Before, I’d flirted with alternative and underground music with no real direction or point of entry. It wasn’t until my junior year, when a friend introduced me to bands like Youth of Today and Minor Threat by copying CDs onto cassette for me, that music, particularly hardcore, became a central part of my life.
Though the Internet existed at this point, it didn’t to me; catalogs and zines served as my main source of information. Once a week I’d stop by Harmony House, the only place in Saginaw that carried the Metro Times, Detroit’s free alternative weekly. I’d look through the ads to find out who’d be playing where and spent weekends attending shows at Old Jamestown Hall in Saginaw or the Flint Local. Sometimes we’d head to Detroit to St. Andrew’s Hall, or Clutch Cargo’s or the Shelter (perhaps most famous as the setting for the battle scenes in 8 Mile). But my love of Louisville-based Initial Records began at Empire of One.

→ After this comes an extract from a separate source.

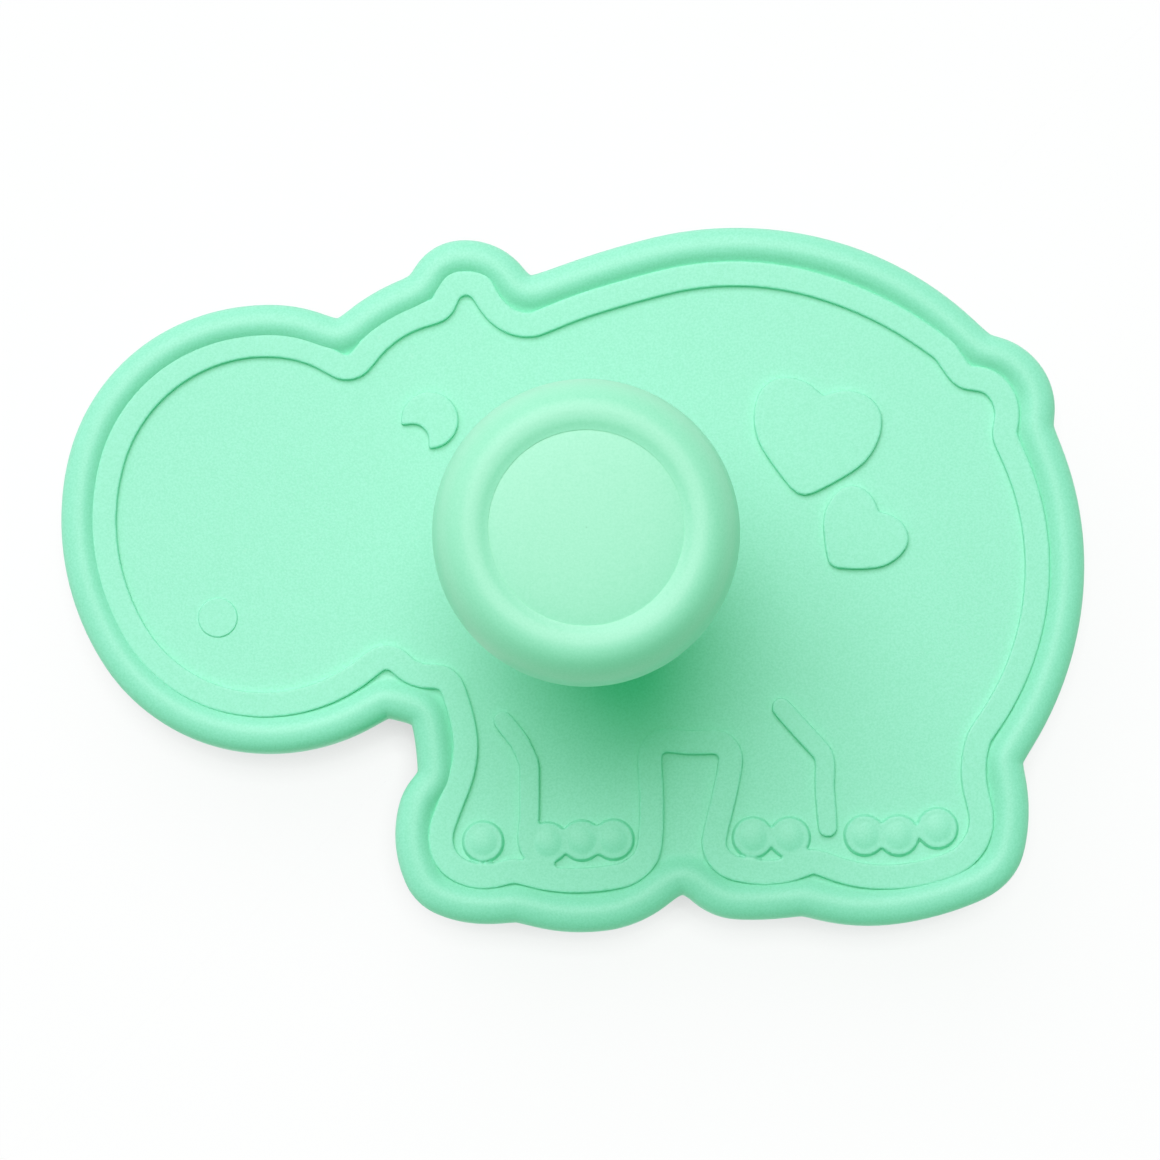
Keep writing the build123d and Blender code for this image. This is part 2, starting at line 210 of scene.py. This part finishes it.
def slab(curve, low, high, roundness):
    # Fills the outlines between two levels, with rounded edges
    curve.data.fill_mode = "BOTH"
    curve.data.extrude = (high - low) / 2 - roundness
    curve.data.bevel_depth = roundness
    curve.data.bevel_resolution = 3
    curve.data.offset = -roundness
    pick(curve)
    bpy.ops.object.convert(target="MESH")
    bpy.ops.object.mode_set(mode="EDIT")
    bpy.ops.mesh.select_all(action="SELECT")
    middle = sum(corner[2] for corner in curve.bound_box) / 8
    bpy.ops.transform.translate(value=(0, 0, (low + high) / 2 - middle))
    bpy.ops.object.mode_set(mode="OBJECT")
    return curve


def turned(name, steps, segments=96):
    # A turned piece on the plunger's axis: one ring drawn through steps of radius and height
    deselectAll()
    radius, height = steps[0]
    bpy.ops.mesh.primitive_circle_add(vertices=segments, radius=radius * mm, fill_type="NOTHING",
                                      location=(axisX, axisY, height * mm))
    piece = bpy.context.object
    piece.name = name
    bpy.ops.object.transform_apply(location=True)
    bpy.ops.object.mode_set(mode="EDIT")
    bpy.ops.mesh.select_all(action="SELECT")
    for before, after in zip(steps, steps[1:]):
        rise = (0, 0, (after[1] - before[1]) * mm)
        bpy.ops.mesh.extrude_region_move(TRANSFORM_OT_translate={"value": rise})
        growth = after[0] / before[0]
        bpy.ops.transform.resize(value=(growth, growth, 1),
                                 center_override=(axisX, axisY, after[1] * mm))
    bpy.ops.object.mode_set(mode="OBJECT")
    faceOutwards(piece)
    return piece


def closedUp(steps):
    return steps + steps[:1]


def arcSteps(start, end, bulge, count):
    # Steps of a bend between two pairs of radius and height; bulge is the corner that it rounds
    steps = []
    for i in range(1, count + 1):
        t = i / count
        across = (1 - t) ** 2 * start[0] + 2 * t * (1 - t) * bulge[0] + t * t * end[0]
        up = (1 - t) ** 2 * start[1] + 2 * t * (1 - t) * bulge[1] + t * t * end[1]
        steps.append((across, up))
    return steps


# Materials

def linear(hexColour):
    channels = [int(hexColour[i:i + 2], 16) / 255 for i in (1, 3, 5)]
    curve = [c / 12.92 if c <= 0.04045 else ((c + 0.055) / 1.055) ** 2.4 for c in channels]
    return (*curve, 1.0)


def addNode(tree, kind, settings=None, links=None):
    # One node with its settings, and links from other nodes' outputs to its inputs
    node = tree.nodes.new(kind)
    for key, value in (settings or {}).items():
        if isinstance(key, str) and hasattr(node, key):
            setattr(node, key, value)
        else:
            node.inputs[key].default_value = value
    for key, (source, output) in (links or {}).items():
        tree.links.new(source.outputs[output], node.inputs[key])
    return node


def noise(tree, place, sizeMm, detail, roughness=0.5):
    # Cloudy noise on Object coordinates, its features about sizeMm across
    return addNode(tree, "ShaderNodeTexNoise",
                   {"Scale": 1 / (sizeMm * mm), "Detail": detail, "Roughness": roughness},
                   {"Vector": (place, "Object")})


mintPlastic = {
    "colour": "#9EF1D1",
    "paler": "#A7F5D8",
    "scuff": "#B9F7DC",
    "shade": "#82E2B6",
    "cloudMm": 14.0,
    "scuffMm": 1.6,
    "scuffBand": (0.66, 0.78),
    "scuffShare": 0.45,
    "grainMm": 0.16,
    "grainBand": (0.35, 0.65),
    "grainShare": 0.4,
    "grainDepthMm": 0.012,
    "waveMm": 9.0,
    "waveDepthMm": 0.03,
    "roughness": 0.45,
    "smoother": 0.05,
    "rougher": 0.07,
    "refraction": 1.49,
}
knobPlastic = {
    **mintPlastic,
    # the knob's mint is set a little darker than the body's: painted shade on the knob and its cap
    "colour": "#A3EFCB",
    "paler": "#ABF2D1",
    "roughness": 0.4,
    "grainShare": 0.3,
    "grainDepthMm": 0.008,
}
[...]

A short-lived skateboard shop in Flint, Empire of One hosted bands from all over, including many bands on Initial. And it was on one of their samplers that I first heard “The Fine Art of Falling,” from Boysetsfire’s full-length debut The Day the Sun Went Out. Lyrically it was a love song, but musically I’d never heard anything like it. Perhaps the most pop-like song off of the album, it demonstrates singer Nathan Gray’s melodic voice, particularly a range I’d not heard in other hardcore vocalists.
Allmusic.com assigns the moods: angst-ridden, cathartic, confrontational, intense, passionate, tense/anxious to The Day the Sun Went Out, so it makes sense that my teenage self was drawn to this. However, the album also had a hand in my political-awakening. The songs cover topics ranging from abuse to sexism to war.
At a lull in “The Power Remains the Same,” my favorite track on the album, a voice rattles off: “homelessness, sexual violence, racism, sexism, homophobia, the system that creates them,” followed by, “I reject, I reject the system / I renounce, I renounce their values / I refuse, I refuse their standards,” and then Gray screams, “the system that creates them” as the song rips into a heavy breakdown. I found this music cathartic and energizing. When I listened to those songs I felt like I could do anything, and had a place to direct my aimless angers and frustrations. I realized my anger was justified because a lot of shit in the world was—and continues to be—messed up.
Boysetsfire released three full-length albums after The Day the Sun Went Out before disbanding in 2006, but I’d stopped listening not long after their debut. Because their music relates so much to a time and place, it couldn’t last long. I lingered in Saginaw longer than I should have. I dropped out of the college I’d enrolled in right out of high school and chose, instead of more stringent academics, a life of show going, hanging out with friends and just trying to have fun, all while I worked two jobs at the mall and attended courses at a community college.
Eventually I left that part of my life behind—though I’ve stuck with the political convictions. I’d heard that the owner of Empire of One drove his car through the store window. All my hardcore friends turned on one another, accused each other of “selling out,” scattered and eventually disappeared. The moment was over.
Boysetsfire actually anticipated this. In the liner notes of The Day the Sun Went Out, there’s a manifesto that opens with a quote from Norman Podhoretz (a surprising source considering the band’s socialist ideology): “The difficulty with youth movements is that youth is an unstable condition and nature its enemy; with each passing year you get less young and if you build a movement around youthfulness you’re dooming yourself to obsolescence in a very short time.”
The manifesto itself states:
Hardcore is without question a youth oriented movement … it is unlikely that there will be many fifty-year-olds ‘fuckin’ shit up’ or floor punching to the latest jigga jigga craze, however it is more conceivable that many of us will grow older, have children and attempt to live within a system that just a few short years earlier we were convinced we would rebel against.
I don’t listen to hardcore anymore, preferring instead classic soul, Motown, traditional country, and rockabilly, but every now and again I have a flashback—a line out of nowhere comes to me and I’m filled with an incredible energy.